Decided on January 3, 2013
Gonzalez, P.J., Friedman, Saxe, Richter, Abdus-Salaam, JJ.
8945 115700/08

[*1]Daniel Robbins, et al., Plaintiffs,

v

Goldman Sachs Headquarters, LLC, et al., Defendants-Respondents. Goldman Sachs Headquarters, LLC, et al., Third-Party Plaintiffs-Respondents, Zwicker Electric Co., Inc., Third-Party Defendant-Appellant.




Milber Makris Plousadis & Seiden LLP, White Plains (Gregory
Saracino of counsel), for appellant.
Wilson Elser Moskowitz Edelman & Dicker LLP, New York
(Ellyn B. Wilder of counsel), for respondents.

Order, Supreme Court, New York County (Joan A. Madden, J.), entered September 15, 2011, which, to the extent appealed from as limited by the briefs, denied third-party defendant Zwicker Electric Co.'s motion for summary judgment, seeking dismissal of the third-party claims of defendants Goldman Sachs Headquarters, LLC and Tishman Construction Corp. for contractual indemnity, common law indemnity, and contribution, unanimously affirmed, without costs.

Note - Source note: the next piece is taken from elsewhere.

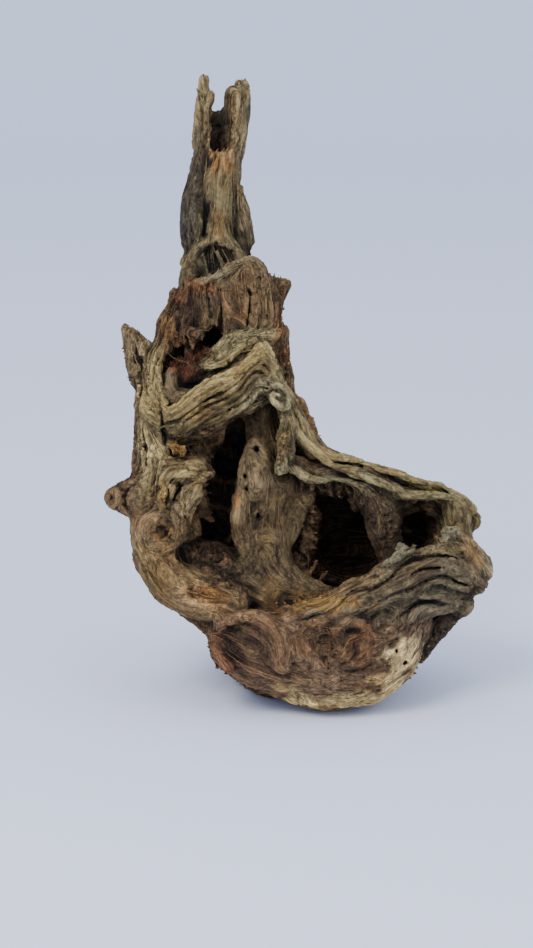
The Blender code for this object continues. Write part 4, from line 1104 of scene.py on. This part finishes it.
EDGES = (  # the edge's line, how many splinters, their length and thickness, the way they lean, and their colour
    (((-26, -10, 290), (-20, -8, 285), (-11, -4, 283)), 20, 3.1, 1.2, (0.3, -0.2, 1), (128, 104, 76)),
    (((-12, -4, 280), (-15, -6, 268), (-14, -4, 254), (-12, -2, 240), (-13, 0, 224)), 55, 2.48, 1.2, (1, -0.2, 0.5),
     (130, 98, 68)),
    (((-70, -13, 284), (-60, -19, 288), (-50, -22, 292), (-40, -20, 296), (-30, -13, 296)), 30, 1.86, 1.05,
     (0, -0.3, 1), (120, 106, 80)),
    (((-80, 0, 279), (-86, -10, 262), (-91, -14, 246)), 35, 2.48, 1.05, (-1, -0.4, 0.8), (134, 108, 74)),
    (((-84, -22, 249), (-74, -28, 246), (-62, -30, 248)), 30, 2.79, 1.05, (0, -0.5, -1), (108, 84, 60)),
    (((-86, -20, 228), (-78, -26, 232), (-68, -30, 234), (-60, -32, 236)), 240, 4, 0.55, (0, -0.8, 0.7), (96, 62, 42)),
    (((-114, -8, 246), (-108, -10, 248), (-98, -8, 241)), 30, 2.48, 1.35, (0, -0.2, 1), (112, 96, 74)),
    (((-115, -6, 244), (-113, -6, 230), (-110, -6, 214)), 25, 1.86, 1.2, (-1, -0.3, -0.2), (104, 90, 70)),
    (((-6, -20, 209), (-1, -18, 207), (3, -18, 198), (6, -20, 188), (9, -22, 180)), 45, 2.17, 1.2, (1, -0.3, 0.5),
     (132, 106, 72)),
    (((-86, -50, 176), (-80, -52, 172), (-74, -52, 174)), 20, 3.72, 1.2, (0.4, -0.5, -0.8), (150, 118, 72)),
    (((-67, 20, 409), (-63, 20, 414)), 8, 3.1, 1.05, (0, 0, 1), (122, 108, 78)),
    (((-50, 34, 405), (-45, 34, 413), (-37, 27, 420)), 20, 2.79, 1.2, (0, 0, 1), (84, 68, 50)),
    (((-60, 12, 370), (-52, 12, 371), (-45, 13, 374)), 25, 2.79, 1.2, (0, -0.4, 1), (124, 92, 62)),
    (((-62, -46, 54), (-60, -46, 42), (-52, -46, 26), (-42, -48, 16)), 18, 1.4, 1.2, (-1, -0.3, 0), (86, 66, 52)),
    (((104, -22, 60), (92, -26, 50), (84, -30, 38), (74, -32, 24)), 28, 2.0, 1.2, (0.7, -0.2, -0.6), (92, 78, 60)),
    (((60, -62, 100), (72, -60, 110), (86, -54, 120), (100, -42, 122)), 30, 1.86, 1.2, (0, -0.5, 1), (118, 108, 84)),
    (((-12, -46, 184), (-14, -48, 172), (-15, -46, 162)), 20, 2.17, 1.05, (-0.6, -0.5, -0.7), (136, 112, 78)),
    (((-20, -46, 72), (6, -58, 74), (30, -58, 84)), 30, 2.17, 1.05, (0, -0.1, 1), (128, 102, 68)),
)
rng = np.random.default_rng(150)
tips = []
for line, count, length, thickness, way, shade in EDGES:
    curve = smooth_chain([(*p, 0) for p in line], 8)[:, :3]
    spot = rng.uniform(0, len(curve) - 1, count)
    foot = np.stack([np.interp(spot, np.arange(len(curve)), curve[:, i]) for i in range(3)], -1)
    for p in foot + rng.normal(0, 1.2, foot.shape):
        found, out, _, _ = skin.find_nearest(Vector(p))
        lean = np.array(way, float) / np.linalg.norm(way) + rng.normal(0, 0.55, 3)
        tips.append((*found, *(turn @ (lean / np.linalg.norm(lean))), length * rng.uniform(0.35, 1.2),
                     thickness * rng.uniform(0.6, 1.3), *(np.array(srgb(*shade)) * rng.uniform(0.6, 1.4))))
tips = np.array(tips)
points_mesh = bpy.data.meshes.new("splinters")
points_mesh.from_pydata(in_row(tips[:, :3]).tolist(), [], [])
# The splinters get a faint, even coat of painted shade.
for key, kind, slot, values in (
        ("way", "FLOAT_VECTOR", "vector", tips[:, 3:6]),
        ("girth", "FLOAT_VECTOR", "vector", np.stack([tips[:, 7], tips[:, 7], tips[:, 6]], -1) * 0.001),
        ("tint", "FLOAT_COLOR", "color", np.hstack([tips[:, 8:11], np.ones((len(tips), 1))])),
        ("fibre", "FLOAT_VECTOR", "vector", rng.uniform(0, 30, (len(tips), 3))),
        ("groove", "FLOAT", "value", rng.uniform(0.5, 0.75, len(tips))),
        ("hollow_shade", "FLOAT", "value", 0.15 * np.ones(len(tips))),
        ("coarse", "FLOAT", "value", np.ones(len(tips)))):
    points_mesh.attributes.new(key, kind, "POINT").data.foreach_set(slot, values.astype(np.float32).ravel())
splinters = bpy.data.objects.new("splinters", points_mesh)
bpy.context.scene.collection.objects.link(splinters)

stand_up = bpy.data.node_groups.new("stand_up", "GeometryNodeTree")
up_sockets = {name: stand_up.interface.new_socket(name, in_out="INPUT", socket_type=kind).identifier
              for name, kind in (("Geometry", "NodeSocketGeometry"), ("Sides", "NodeSocketInt"),
                                 ("Finish", "NodeSocketMaterial"))}
stand_up.interface.new_socket("Geometry", in_out="OUTPUT", socket_type="NodeSocketGeometry")
tree = {name: stand_up.nodes.new(kind) for name, kind in (
    ("in", "NodeGroupInput"), ("cone", "GeometryNodeMeshCone"), ("way", "GeometryNodeInputNamedAttribute"),
    ("girth", "GeometryNodeInputNamedAttribute"), ("turned", "FunctionNodeAlignRotationToVector"),
    ("placed", "GeometryNodeInstanceOnPoints"), ("real", "GeometryNodeRealizeInstances"),
    ("finish", "GeometryNodeSetMaterial"), ("out", "NodeGroupOutput"))}
for name in ("way", "girth"):
    tree[name].data_type = "FLOAT_VECTOR"
    tree[name].inputs["Name"].default_value = name
tree["cone"].inputs["Radius Top"].default_value = 0.15
tree["cone"].inputs["Radius Bottom"].default_value = 1.0
tree["cone"].inputs["Depth"].default_value = 1.3
for source, output, target, entry in (
        ("in", "Geometry", "placed", "Points"), ("in", "Sides", "cone", "Vertices"),
        ("cone", "Mesh", "placed", "Instance"), ("way", "Attribute", "turned", "Vector"),
        ("turned", "Rotation", "placed", "Rotation"), ("girth", "Attribute", "placed", "Scale"),
        ("placed", "Instances", "real", "Geometry"), ("real", "Geometry", "finish", "Geometry"),
        ("in", "Finish", "finish", "Material"), ("finish", "Geometry", "out", "Geometry")):
    stand_up.links.new(tree[source].outputs[output], tree[target].inputs[entry])
modifier = splinters.modifiers.new("stand_up", "NODES")
modifier.node_group = stand_up
modifier[up_sockets["Sides"]] = 5
modifier[up_sockets["Finish"]] = wood
made = bpy.data.meshes.new_from_object(splinters.evaluated_get(bpy.context.evaluated_depsgraph_get()))
splinters.modifiers.clear()
splinters.data = made
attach(splinters, "root")
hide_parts("dry_root")

# 15. The stage: a wide sheet of pale paper that curves up all round, soft light and the camera.
# The paper lies flat under the root, and a large lamp stands in front on the left, like a window.

PAPER = srgb(241, 246, 255)
FLAT, CURVE, RIM_HEIGHT, ROUND = 3.4, 0.7, 2.5, 72   # in metres, and the number of steps round
GAP = 0.0004                 # the paper lies this far below the foot
profile = [(0.4, 0.0), (FLAT, 0.0)]
profile += [(FLAT + CURVE * math.sin(a), CURVE - CURVE * math.cos(a)) for a in np.linspace(0, math.pi / 2, 12)[1:]]
profile += [(FLAT + CURVE, RIM_HEIGHT)]
paper = bpy.data.meshes.new("paper")
corners = [(r * math.cos(a), r * math.sin(a), z - GAP)
           for r, z in profile for a in np.linspace(0, 2 * math.pi, ROUND, endpoint=False)]
sides = [(ROUND * i + k, ROUND * i + (k + 1) % ROUND, ROUND * (i + 1) + (k + 1) % ROUND, ROUND * (i + 1) + k)
         for i in range(len(profile) - 1) for k in range(ROUND)]
paper.from_pydata(corners, [], [tuple(range(ROUND))] + [side[::-1] for side in sides])
paper.shade_smooth()
sheet = bpy.data.objects.new("paper", paper)
bpy.context.scene.collection.objects.link(sheet)
finish = bpy.data.materials.new("paper")
finish.use_nodes = True
finish.node_tree.nodes["Principled BSDF"].inputs["Base Color"].default_value = (*PAPER, 1)
finish.node_tree.nodes["Principled BSDF"].inputs["Roughness"].default_value = 0.9
paper.materials.append(finish)


def soft_light(name, place, aim, size, power, colour=(1, 1, 1)):
    """A square lamp that shines from one point towards another."""
    lamp = bpy.data.lights.new(name, "AREA")
    lamp.size, lamp.energy, lamp.color = size, power, colour
    holder = bpy.data.objects.new(name, lamp)
    holder.location = place
    holder.rotation_euler = (Vector(aim) - Vector(place)).to_track_quat("-Z", "Y").to_euler()
    bpy.context.scene.collection.objects.link(holder)


soft_light("window", (-0.9, -1.3, 1.7), (0, 0, 0.15), 0.9, 27, (1.0, 0.98, 1.03))
soft_light("fill", (1.2, -1.4, 0.9), (0, 0, 0.15), 1.2, 6, (0.9, 0.95, 1.0))
world = bpy.data.worlds.new("room")
world.use_nodes = True
world.node_tree.nodes["Background"].inputs["Color"].default_value = (0.83, 0.89, 1.13, 1)
world.node_tree.nodes["Background"].inputs["Strength"].default_value = 1.14
bpy.context.scene.world = world

DISTANCE, VIEW_WIDTH = 2.0, 0.632            # how far away the camera stands, and how wide it sees there
SENSOR = 36
aim = Matrix.Rotation(-LEAN, 3, "X") @ Vector((-22.3, 0, 156.7))
aim = (aim - Vector((*CENTRE, FOOT_CUT))) * 0.001
camera = bpy.data.cameras.new("camera")
camera.sensor_width = SENSOR
camera.lens = SENSOR * DISTANCE / VIEW_WIDTH
eye = bpy.data.objects.new("camera", camera)
eye.location = aim + Vector((0, -math.cos(LEAN), math.sin(LEAN))) * DISTANCE
eye.rotation_euler = (aim - eye.location).to_track_quat("-Z", "Y").to_euler()
bpy.context.scene.collection.objects.link(eye)
bpy.context.scene.camera = eye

In this Labor Law case, questions of fact exist as to whether insufficient lighting was a proximate cause of plaintiff's accident (see Capuano v Tishman Constr. Corp., 98 AD3d 848 [1st Dept 2012]; Murphy v Columbia Univ., 4 AD3d 200 [1st Dept 2004]). Zwicker Electric Co. (Zwicker) installed and maintained the temporary lighting in the area of plaintiff's accident, and both plaintiff and his foreman testified that it was very dark. While the sheet of metal that had been covering a large opening in the floor bore the words "danger" and "hole," neither worker observed the writing, allegedly because of inadequate lighting, and both were unaware that the metal was covering a hole until they moved it, causing plaintiff to fall into the hole.

The contract between defendants and Zwicker obligates Zwicker to indemnify defendants from claims "arising out of or resulting from the performance of Contractor's Work, or the Contractor's operations" or, inter alia, for claims caused by Zwicker's "willful or negligent act[s] or failures to act." The lighting provided by Zwicker was clearly a tool supplied for the other contractors to perform their work, and thus the accident arose out of Zwicker's work (see [*2]Balbuena v New York Stock Exch.,
Inc., 49 AD3d 374 [1st Dept 2008], lv denied 14 NY3d 709 [2010]). Moreover, the questions of fact concerning Zwicker's negligence would also trigger the indemnity provision.

THIS CONSTITUTES THE DECISION AND ORDER
OF THE SUPREME COURT, APPELLATE DIVISION, FIRST DEPARTMENT.